Wat zelfstandigen kunnen met het Vrij Aanvullend Pensioen voor Zelfstandigen (VAPZ) kunnen werknemers nu ook met het Vrij Aanvullend Pensioen voor Werknemers (VAPW). Werknemers die geen groepsverzekering hebben, kunnen zelf het heft in handen nemen en een VAPW in de tweede pijler opbouwen. Zij kunnen hun werkgever vragen om inhoudingen te doen op hun loon waarvan zij het bedrag, binnen bepaalde grenzen, vrij bepalen. De werkgever stort die ingehouden bijdragen dan aan de pensioeninstelling die de werknemer aanduidt. De werkgever zelf stort geen bijdrage.

Zoals gezegd leidt de werknemer de dans. Hij bepaalt om een VAPW te sluiten binnen de toegelaten grens (of stop te zetten). Hij kiest het bedrag van de pensioenbijdrage, die hij tijdens de looptijd van het contract kan wijzigen. Hij kiest ook de periodiciteit van de inhoudingen (maandelijks, driemaandelijks ...).

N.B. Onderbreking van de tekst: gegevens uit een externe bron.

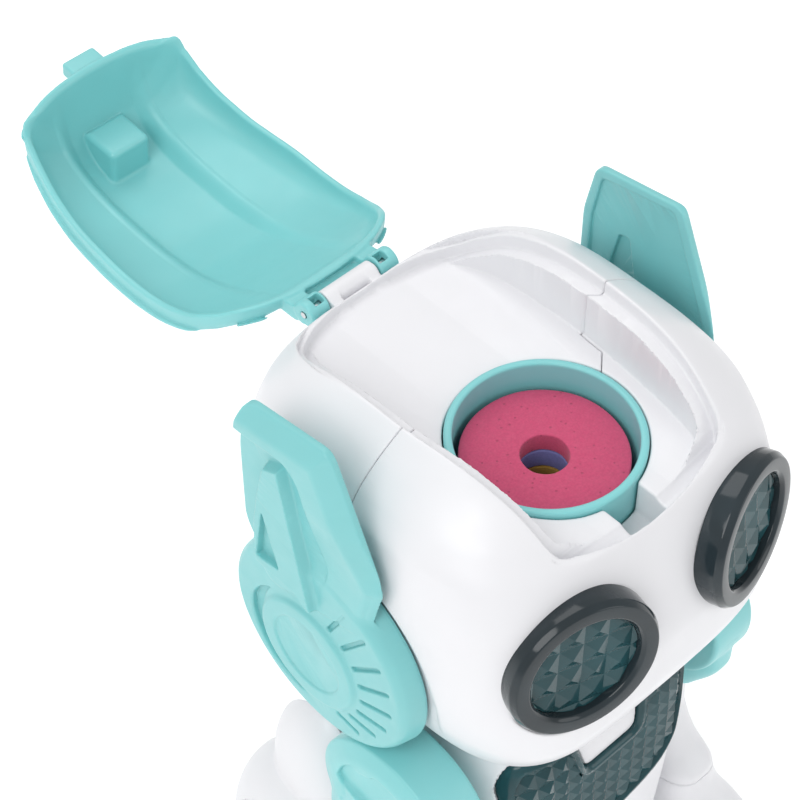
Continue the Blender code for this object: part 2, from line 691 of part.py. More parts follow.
def base():
    plate_rings = [plan_section((0, 31.2, -19.2, 47.2, 3.6, 3.6), 0.0, z, 36) for z in (-187.0, -183.5)]
    plate = loft("base_plate", plate_rings, "dark_plastic")
    for side, name in ((-1, "right"), (1, "left")):
        low, high = sorted((20.4 * side, 27.6 * side))
        cut(plate, box(f"cut_wheel_slot_{name}", (low, 0.5, -200), (high, 27.5, -170)))
        near, far = sorted((6.0 * side, 18.8 * side))
        motor = box(f"drive_motor_{name}", (near, 5.0, -183.2), (far, 23.0, -164.0), "motor_can", bevel=1.5)
        join(motor, cylinder(f"add_axle_{name}", (20.0 * side, 14, -178), (1, 0, 0), 1.5, 13.6, sides=16))
        turned(
            f"drive_wheel_{name}",
            [(11.2, 3.0), (12.0, 2.2), (12.0, -2.2), (11.2, -3.0), (1.62, -3.0), (1.62, 3.0)],
            (24.0 * side, 14.0, -178.0),
            (1, 0, 0),
            "rubber",
            steps=32,
        )
    cut(plate, box("cut_roller_slot", (-5.6, -17.5, -200), (5.6, -4.5, -170)))
    cut(plate, cylinder("cut_roller_bearing", (0, -11, -184), (1, 0, 0), 1.7, 18.0, sides=16))
    cut(plate, box("cut_roller_drop_in", (-9.0, -12.7, -184), (9.0, -9.3, -170)))
    roller = cylinder("front_roller", (0, -11, -184), (1, 0, 0), 6.0, 9.6, "nylon_gear", sides=24, origin=(0, -11, -184))
    add_bevel(roller, 0.8)
    join(roller, cylinder("add_roller_stubs", (0, -11, -184), (1, 0, 0), 1.5, 16.4, sides=16))
    cut(plate, box("cut_door_opening", (-18.3, 29.7, -200), (18.3, 44.3, -170)))
    box("battery_door", (-18, 30, -187), (18, 44, -184), "dark_plastic", bevel=0.4)
    cut(plate, box("cut_switch_slot", (-7.0, -1.6, -200), (7.0, 1.6, -170)))
    box("power_switch", (-5.5, -1.3, -188.6), (-1.5, 1.3, -182.0), "rubber")
    grip = ball("tail", (0, 50.5, -150), (5.2, 5.2, 5.2), "mint_shell", origin=(0, 50.5, -150))
    join(grip, cylinder("add_tail_tip", (0, 62.5, -145.8), (0, 0.944, 0.33), 4.2, 21.0, sides=20, tip=2.6))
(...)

En hij kiest hoe de pensioenreserves worden belegd (tak 21 of tak 23), hoe hoog het overlijdenskapitaal is en aan wie het toekomt.

Tijdens de opbouw geniet de werknemer van een belastingvermindering voor zijn bijdragen. Sterk vereenvoudigd is dat 30% van een maximumbedrag van 1.600 euro per jaar. Bij uitbetaling wordt het VAPW belast, in het beste geval aan 10%.

Aftrekbare beroepskosten aangifte 2019

De forfaitaire kosten bedragen 30% van je inkomen en kunnen nooit groter zijn dan 4.720 euro. Sinds het inkomstenjaar 2018 is er nog maar één tarief.

Maximale nettobestaansmiddelen om ten laste te kunnen zijn

  • Basisbedrag:€ 3.270
  • Kind ten laste van een alleenstaande:€ 4.720
  • Gehandicapt kind ten laste van een alleenstaande:€ 5.990
  • Tot een bedrag van 3.270 euro worden onderhoudsuitkeringen niet meegeteld als bestaansmiddelen, net als bezoldigingen toegekend in het kader van een studentenovereenkomst en de inkomsten van een student-zelfstandige tot 2.720 euro.